* [TASK TO CARRY OUT]: Reproduce exactly and only the lines running from the one with "core_liner();" through the one with "if empty is", both end lines included.

* [RECORDS FOR THE EXERCISE]:
_ _ _ _

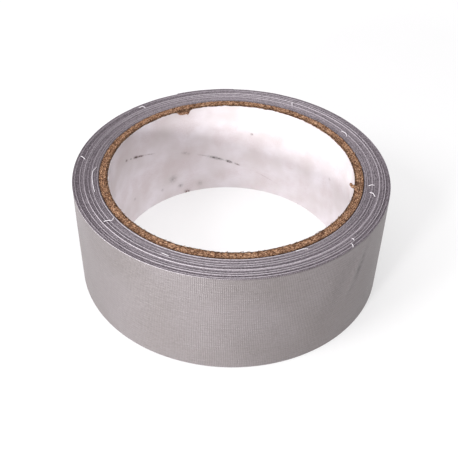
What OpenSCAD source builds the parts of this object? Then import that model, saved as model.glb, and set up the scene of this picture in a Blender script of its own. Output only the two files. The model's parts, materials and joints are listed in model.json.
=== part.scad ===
// A roll of cloth-backed repair tape on a spirally wound chipboard core.
// The roll lies on its side: +Z runs up along its axis and the origin is
// the middle of the hole, level with the surface that the roll rests on.

/* [Roll] */
// Width of the tape and of the core under it
tape_width = 36; // [24:0.5:50]
// Full turns of tape wound on the core
turns = 32; // [8:1:40]

/* [Core] */
// Diameter of the hole through the core
bore_diameter = 76.2; // [74:0.1:78]
// Thickness of the white paper that lines the hole
liner_thickness = 0.2; // [0.15:0.05:0.3]
// Thickness of one chipboard ply
ply_thickness = 0.54; // [0.4:0.02:0.6]

/* [Tape] */
// Thickness of the silver polythene backing
backing_thickness = 0.09; // [0.08:0.01:0.1]
// Thickness of the woven cotton scrim
scrim_thickness = 0.08; // [0.07:0.01:0.1]
// Thickness of the rubber adhesive
adhesive_thickness = 0.08; // [0.07:0.01:0.1]

/* [Free end] */
// Length along the curve of each bending length of the free end
flap_length = 7; // [5:0.5:9]
// Air between the loosened end and the turn below it
flap_clearance = 0.15; // [0.1:0.05:0.2]
// Gap between two neighbouring bending lengths
flap_gap = 0.12; // [0.1:0.02:0.2]

/* [Hidden] */

$fn = 180;
PLIES = 5;
SEAM_ANGLE = 90; // the strip starts and ends at the back of the roll, at +Y

bore_r = bore_diameter / 2;
liner_r = bore_r + liner_thickness;
core_r = liner_r + PLIES * ply_thickness;
tape_thickness = adhesive_thickness + scrim_thickness + backing_thickness;
roll_r = core_r + turns * tape_thickness;
flap_r = roll_r + flap_clearance;
flap_angle = flap_length / flap_r * 180 / PI;
gap_angle = flap_gap / flap_r * 180 / PI;

// Height of each layer of the strip above the face that sticks
scrim_level = adhesive_thickness;
backing_level = adhesive_thickness + scrim_thickness;

// A tube standing on the bottom face
module tube(inner_r, thickness) {
    rotate_extrude() translate([inner_r, 0]) square([thickness, tape_width]);
}

// Part of a tube, from angle from through angle sweep
module tube_sector(inner_r, thickness, from, sweep) {
    rotate([0, 0, from]) rotate_extrude(angle = sweep)
        translate([inner_r, 0]) square([thickness, tape_width]);
}

// One layer of the wound strip. A turn is two half tubes, and the second is
// centred half a tape thickness aside and is that much larger, so the strip
// runs on without a step and climbs by one thickness in every turn.
module wound_layer(level, thickness) {
    rotate([0, 0, SEAM_ANGLE]) for (turn = [0 : turns - 1]) {
        inner_r = core_r + turn * tape_thickness + level;
        tube_sector(inner_r, thickness, 0, 180);
        translate([tape_thickness / 2, 0, 0])
            tube_sector(inner_r + tape_thickness / 2, thickness, 180, 180);
    }
}

// One layer of one bending length of the free end, counted from the roll
module end_layer(number, level, thickness) {
    from = SEAM_ANGLE + (number - 1) * flap_angle;
    tube_sector(flap_r + level, thickness, from + gap_angle / 2, flap_angle - gap_angle);
}

// The core
module core_liner() { color("whitesmoke") tube(bore_r, liner_thickness); }
module core_ply(number) {
    color(number % 2 == 0 ? "peru" : "tan")
        tube(liner_r + (number - 1) * ply_thickness, ply_thickness);
}

// The wound strip
module tape_adhesive() { color("lightgray") wound_layer(0, adhesive_thickness); }
module tape_scrim() { color("white") wound_layer(scrim_level, scrim_thickness); }
module tape_backing() { color("silver") wound_layer(backing_level, backing_thickness); }

// The free end, in three lengths that bend away from the roll one after another
module end_adhesive(number) { color("lightgray") end_layer(number, 0, adhesive_thickness); }
module end_scrim(number) { color("white") end_layer(number, scrim_level, scrim_thickness); }
module end_backing(number) { color("silver") end_layer(number, backing_level, backing_thickness); }

core_liner();
core_ply(1);  // core_ply_1
core_ply(2);  // core_ply_2
core_ply(3);  // core_ply_3
core_ply(4);  // core_ply_4
core_ply(5);  // core_ply_5
tape_adhesive();
tape_scrim();
tape_backing();
end_adhesive(1);  // end_adhesive_1
end_scrim(1);  // end_scrim_1
end_backing(1);  // end_backing_1
end_adhesive(2);  // end_adhesive_2
end_scrim(2);  // end_scrim_2
end_backing(2);  // end_backing_2
end_adhesive(3);  // end_adhesive_3
end_scrim(3);  // end_scrim_3
end_backing(3);  // end_backing_3
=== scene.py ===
"""Looks of a roll of cloth-backed repair tape: silver film on woven gauze, wound on a
chipboard core whose hole is lined with white paper. Lengths are in millimetres until a
mesh is made, when they turn into metres."""
import json
import math

import bpy
import numpy as np
from mathutils import Matrix, Vector


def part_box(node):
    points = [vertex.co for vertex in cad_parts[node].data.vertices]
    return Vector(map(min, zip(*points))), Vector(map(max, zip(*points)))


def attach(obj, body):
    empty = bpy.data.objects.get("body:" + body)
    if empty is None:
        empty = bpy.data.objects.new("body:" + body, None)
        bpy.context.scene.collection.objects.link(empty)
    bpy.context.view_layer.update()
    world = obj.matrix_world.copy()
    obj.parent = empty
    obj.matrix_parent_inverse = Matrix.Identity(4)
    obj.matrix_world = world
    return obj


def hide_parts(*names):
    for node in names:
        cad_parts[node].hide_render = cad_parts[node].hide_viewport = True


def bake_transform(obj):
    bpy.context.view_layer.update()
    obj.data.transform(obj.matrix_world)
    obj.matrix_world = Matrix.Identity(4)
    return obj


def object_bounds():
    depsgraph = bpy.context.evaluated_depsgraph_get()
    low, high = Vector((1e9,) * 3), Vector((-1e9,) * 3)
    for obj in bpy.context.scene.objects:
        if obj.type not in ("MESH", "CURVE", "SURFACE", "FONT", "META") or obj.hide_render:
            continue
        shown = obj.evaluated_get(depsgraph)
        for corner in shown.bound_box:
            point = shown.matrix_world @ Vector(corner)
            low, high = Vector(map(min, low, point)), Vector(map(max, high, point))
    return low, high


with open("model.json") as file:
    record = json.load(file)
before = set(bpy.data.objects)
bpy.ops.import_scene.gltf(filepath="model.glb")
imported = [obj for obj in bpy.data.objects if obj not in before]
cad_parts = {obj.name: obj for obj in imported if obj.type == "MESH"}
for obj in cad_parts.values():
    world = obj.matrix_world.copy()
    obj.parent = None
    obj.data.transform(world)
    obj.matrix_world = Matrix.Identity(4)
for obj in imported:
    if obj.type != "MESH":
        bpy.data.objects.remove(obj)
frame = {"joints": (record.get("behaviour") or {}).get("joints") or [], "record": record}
cad_low, cad_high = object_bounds()

MM = 0.001
TURN = 2 * math.pi


def mm(value):
    return value / MM


# ---------------------------------------------------------------- sizes taken from the frame
ROOT = "root"
PLY_COUNT = 5
LAYERS = ("adhesive", "scrim", "backing")
END_LENGTHS = (1, 2, 3)
TURNS = 32

WIDTH = mm(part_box("tape_backing")[1].z)
LINER_R = mm(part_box("core_liner")[1].x)
BORE_R = next(m["dims"]["r_mm"] for m in frame["record"]["mounts"] if m["name"] == "core_bore")
PLY_R = [LINER_R] + [mm(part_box(f"core_ply_{n}")[1].x) for n in range(1, PLY_COUNT + 1)]
CORE_R = PLY_R[-1]
ROLL_R = -mm(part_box("tape_backing")[0].x)
THICKNESS = (ROLL_R - CORE_R) / TURNS
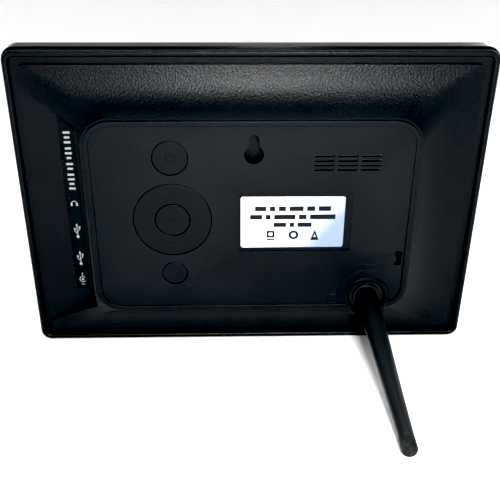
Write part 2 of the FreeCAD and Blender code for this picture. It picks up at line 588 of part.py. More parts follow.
def is_hub_mouth(edge):
    """True for the circle where the hub's recess opens through the top of its ring."""
    limits = edge.BoundBox
    at_top = abs(limits.ZMin - value("hub_ring_level")) < 0.001
    return at_top and abs(limits.XLength - 2 * value("hub_recess_radius")) < 0.01


def make_cover_trim():
    pad(new_body("port_label_strip"), "ledge_level - strip_thickness", "strip_thickness",
        box("strip_x", "strip_y", "strip_width", "strip_length"))
    pad(new_body("rating_label"), "plateau_level - label_recess_depth", "label_thickness",
        rounded("label_x", "label_y", "label_width", "label_height", "label_corner"))
    plate = new_body("lock_slot_plate")
    pad(plate, f"{CEILING} - lock_plate_thickness", "lock_plate_thickness",
        box("lock_x - lock_plate_shift", "lock_y", "lock_plate_width", "lock_plate_height"))
    cut(plate, f"{CEILING} - lock_plate_thickness", "lock_plate_thickness",
        rounded("lock_x", "lock_y", "lock_width", "lock_height", "lock_corner"))


# ---- boards, chips and sockets ------------------------------------------------------------------

def make_main_board():
    body = new_body("main_board")
    pad(body, "board_level", "board_thickness",
        box("(board_left + board_right)/2", "0", "board_right - board_left", "2*board_half_height"))
    cut(body, "board_level", "board_thickness", *screw_holes(BOARD_SCREWS))


def make_screws(label, screws, head_level, shank_top):
    """Pan-head screws driven towards the back, in one node."""
    body = new_body(label)
    pad(body, f"{head_level} - screw_head_height", "screw_head_height",
        *[circle(x, y, "screw_head_radius") for x, y in screws])
    pad(body, head_level, f"{shank_top} - ({head_level})",
        *[circle(x, y, "pilot_radius - thread_gap") for x, y in screws])


def make_board_parts():
    pad(new_body("main_chip"), BOARD_TOP, "chip_height", box("chip_x", "chip_y", "chip_size", "chip_size"))
    pad(new_body("memory_chips"), BOARD_TOP, "memory_height",
        *[box(f"chip_x + {side}*memory_spread", "memory_y", "memory_width", "memory_length")
          for side in (-1, 1)])
    pad(new_body("filter_capacitors"), BOARD_TOP, "capacitor_height",
        *[circle(f"chip_x + {k}*capacitor_pitch", "capacitor_y", "capacitor_radius") for k in (-1, 0, 1)])
    pad(new_body("power_inductor"), BOARD_TOP, "inductor_height",
        rounded("inductor_x", "inductor_y", "inductor_size", "inductor_size", "inductor_corner"))


SHELL_FRONT = "(port_wall_x + socket_setback)"
INNER_FRONT = "(port_wall_x + cover_wall + socket_clearance)"


def make_shell(label, y, width, height, depth, front, side):
    """A folded steel socket shell, open towards the ledge and closed at its back."""
    body = new_body(label)
    axis = f"{BOARD_TOP} + socket_wall + ({height})/2"
    pad(body, front, f"{depth} + socket_wall",
        box(y, axis, f"{width} + 2*({side})", f"{height} + 2*socket_wall"), plane="YZ_Plane")
    cut(body, front, depth, box(y, axis, width, height), plane="YZ_Plane")
    return body


def make_insert(label, y, width, height, depth, tongue):
    """The moulded insert of a socket: a block at the back and a tongue that reaches forward."""
    body = new_body(label)
    axis = f"{BOARD_TOP} + socket_wall + ({height})/2"
    back = f"{SHELL_FRONT} + {depth} - insert_gap"
    pad(body, f"{back} - insert_block", "insert_block",
        box(y, axis, f"{width} - 2*insert_gap", f"{height} - 2*insert_gap"), plane="YZ_Plane")
    pad(body, f"{SHELL_FRONT} + tongue_setback", f"{depth} - insert_block - insert_gap - tongue_setback",
        box(y, axis, f"{width} - 2*tongue_side", tongue), plane="YZ_Plane")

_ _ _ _

* [SOLUTION]:
core_liner();
core_ply(1);  // core_ply_1
core_ply(2);  // core_ply_2
core_ply(3);  // core_ply_3
core_ply(4);  // core_ply_4
core_ply(5);  // core_ply_5
tape_adhesive();
tape_scrim();
tape_backing();
end_adhesive(1);  // end_adhesive_1
end_scrim(1);  // end_scrim_1
end_backing(1);  // end_backing_1
end_adhesive(2);  // end_adhesive_2
end_scrim(2);  // end_scrim_2
end_backing(2);  // end_backing_2
end_adhesive(3);  // end_adhesive_3
end_scrim(3);  // end_scrim_3
end_backing(3);  // end_backing_3
=== scene.py ===
"""Looks of a roll of cloth-backed repair tape: silver film on woven gauze, wound on a
chipboard core whose hole is lined with white paper. Lengths are in millimetres until a
mesh is made, when they turn into metres."""
import json
import math

import bpy
import numpy as np
from mathutils import Matrix, Vector


def part_box(node):
    points = [vertex.co for vertex in cad_parts[node].data.vertices]
    return Vector(map(min, zip(*points))), Vector(map(max, zip(*points)))


def attach(obj, body):
    empty = bpy.data.objects.get("body:" + body)
    if empty is None:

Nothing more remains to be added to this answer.